The subsidy applies for employees employed no later than 9 March 2020. Employees hired before 9 March 2020 and commencing employment between 9 March and 8 July 2020 can be comprised by the salary subsidy scheme from the commencement of the employment.
Businesses with a Danish Business Registration Number (CVR number) and at least one (eligible) employee.
The company can apply for the subsidy if it is planning on making at least 30 % of work force or 50+ employees redundant due to COVID-19. A corresponding share of the employees must be comprised by the scheme, except in case of special need to call back employees.
Employees sent home must not work, except:
- if called back, including as part of rotating shifts (e.g. weekly rotation). A reduction in subsidy will take place based on full working days regardless of the actual working hours performed by the employee called back.
- trainees and apprentices for education purposes
During a 3 months’ subsidy period, there must be a total of five days, where the employer will receive no salary subsidy and the employees are not entitled to salary (other than holiday pay, if any). If the subsidy period applied for is shorter than 3 months, the five days are prorated. The employer and the employee should seek agreement on the scheduling of the days and they must be distributed proportionally over the subsidy period. It is not clarified how the prolongation of the subsidy period affects the calculation of prorated days, with new guidelines expected soon.
Based on a supplementary agreement of 1 May 2020, apprentices and trainees are not required to take holiday subject to the above clause. The supplementary agreement has retroactive effect as from 9 March 2020. Details can be found here.
During the subsidy period, the company must not make redundancies on financial grounds. If the company carries out redundancies, the subsidy will automatically lapse at the time when the termination notice is served, and, in such case, all employees will be entitled to continue their employment on the terms applicable at the time they were sent home. The subsidies pertaining to the period prior to the lapse of the subsidy period due to redundancies must not be repaid. Termination by the employee or by the employer for other reasons than financial grounds will not bring the subsidy scheme to an end.

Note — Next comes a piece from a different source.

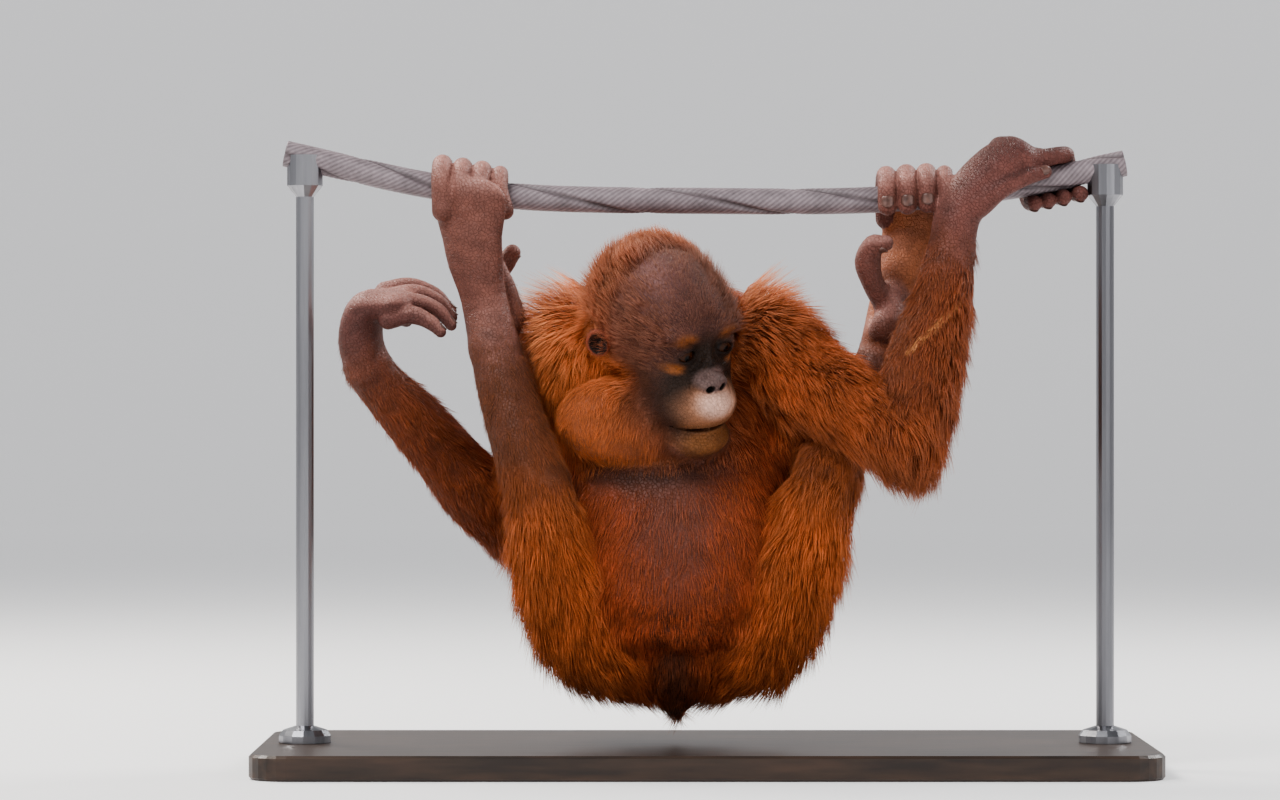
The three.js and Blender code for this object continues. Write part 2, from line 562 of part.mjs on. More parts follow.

The employer cannot use other schemes for sending employees home without salary or other COVID-19 subsidies compensating for the same costs. Individual agreements on leave without pay can be entered into before the subsidy period.
More information is available here.
The Danish Business Authority
Applications may be submitted digitally to the Danish Business Authority here.
As the general rule, the employer can apply for subsidies only once, unless in order to include more employees under the scheme
At the latest 6 months after the end of the company’s subsidy period, the employer must provide to the authority attestation from an accountant setting out which employees have been sent home, documentation that the employees were sent home, the employees’ salaries and that the employees’ employment commenced before 9 March 2020. The shop stewards, if any, must certify the attestation.
Employers who have applied for subsidies before the scheme was extended on 18 April 2020 and who wish to receive subsidies until 8 July 2020 must apply for an extension of the subsidy period.
Based on a supplementary agreement of 1 May 2020, employers who wish to apply for extension of the subsidy period (as set out above) must pay mandatory taxes in accordance with international agreements. Also, companies based in ‘tax havens’ as defined by the European Union are not eligible for compensation. It is not clarified how this regulation will be realized.
From 9 March through 8 July 2020
(Originally form 9 March through 8 June 2020, but on 18 April a prolongation of 1 month through 8 July 2020 was agreed.)